Poster
in
Workshop: Table Representation Learning Workshop
Introducing the Observatory Library for End-to-End Table Embedding Inference
Tianji Cong · Zhenjie Sun · Paul Groth · H. V. Jagadish · Madelon Hulsebos
Keywords: [ Table Representation Learning ] [ tabular language models ] [ End-to-End Table Embedding Inference ]
Transformer-based tabular language models have become prevalent for a wide range of applications involving tabular data. Such models require the serialization of a table as a sequence of tokens for model ingestion and embedding inference. Different downstream tasks require different kinds or levels of embeddings such as column or entity embeddings.

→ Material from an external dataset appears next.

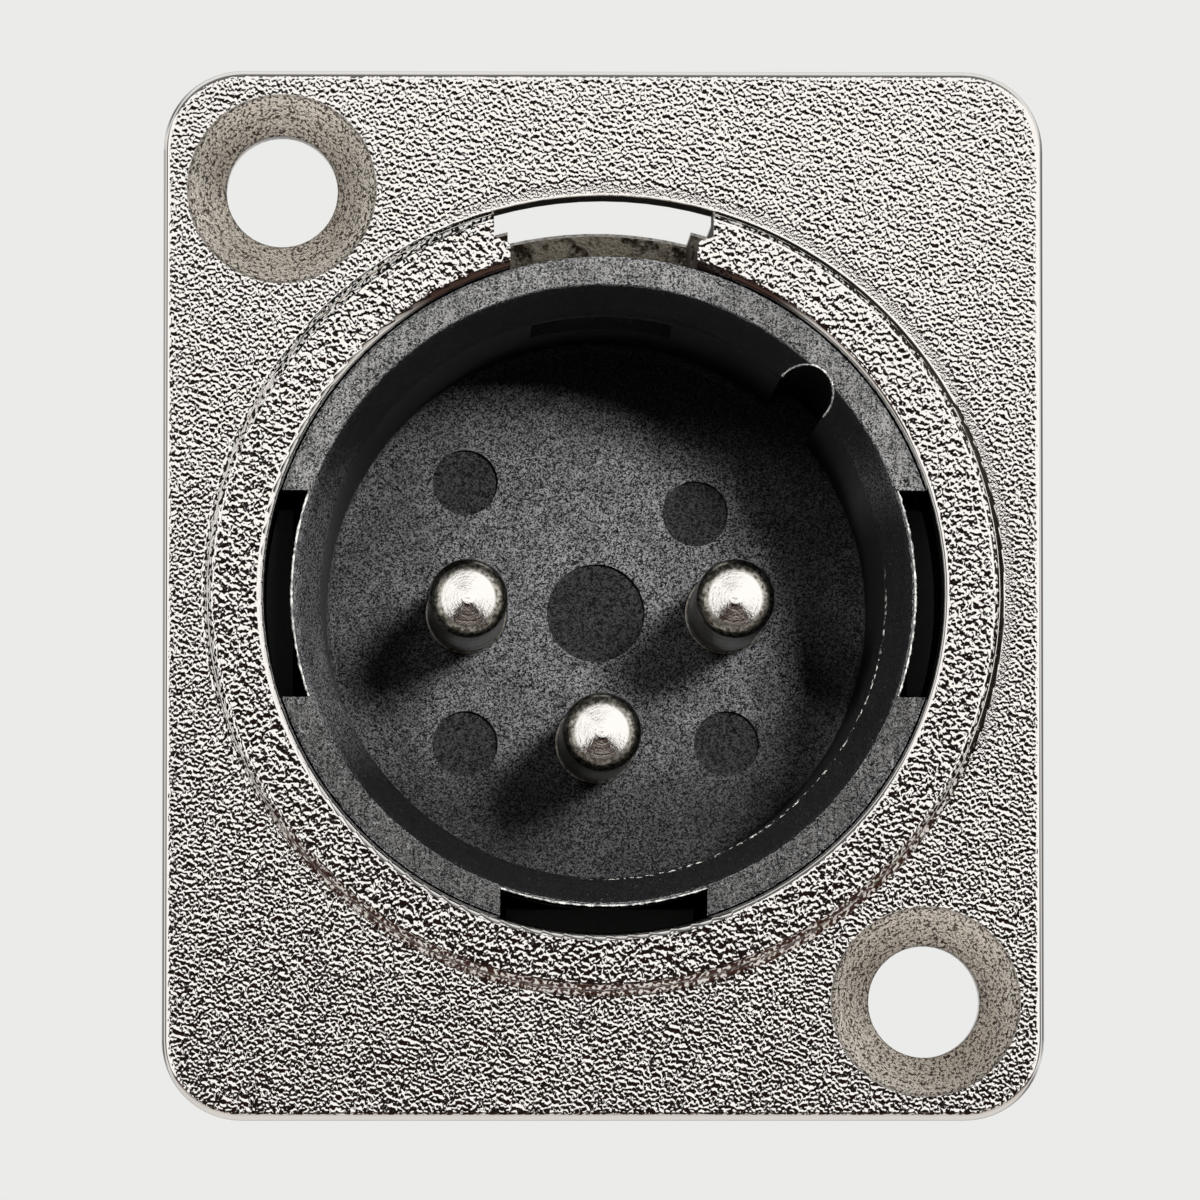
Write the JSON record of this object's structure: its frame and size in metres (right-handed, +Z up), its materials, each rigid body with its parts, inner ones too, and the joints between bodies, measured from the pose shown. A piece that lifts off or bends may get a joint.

Hence, various serialization and encoding methods have been proposed and implemented. Surprisingly, this conceptually simple process of creating table embeddings is not straightforward in practice for a few reasons: 1) a model may not natively expose a certain level of embedding; 2) choosing the correct table serialization and input preprocessing methods is difficult because there are many available; and 3) tables with a massive number of rows and columns cannot fit the input limit of models. In this work, we extend Observatory, a framework for characterizing embeddings of relational tables, by streamlining end-to-end inference of table embeddings, which eases the use of tabular language models in practice. The codebase of Observatory is publicly available at https://github.com/superctj/observatory.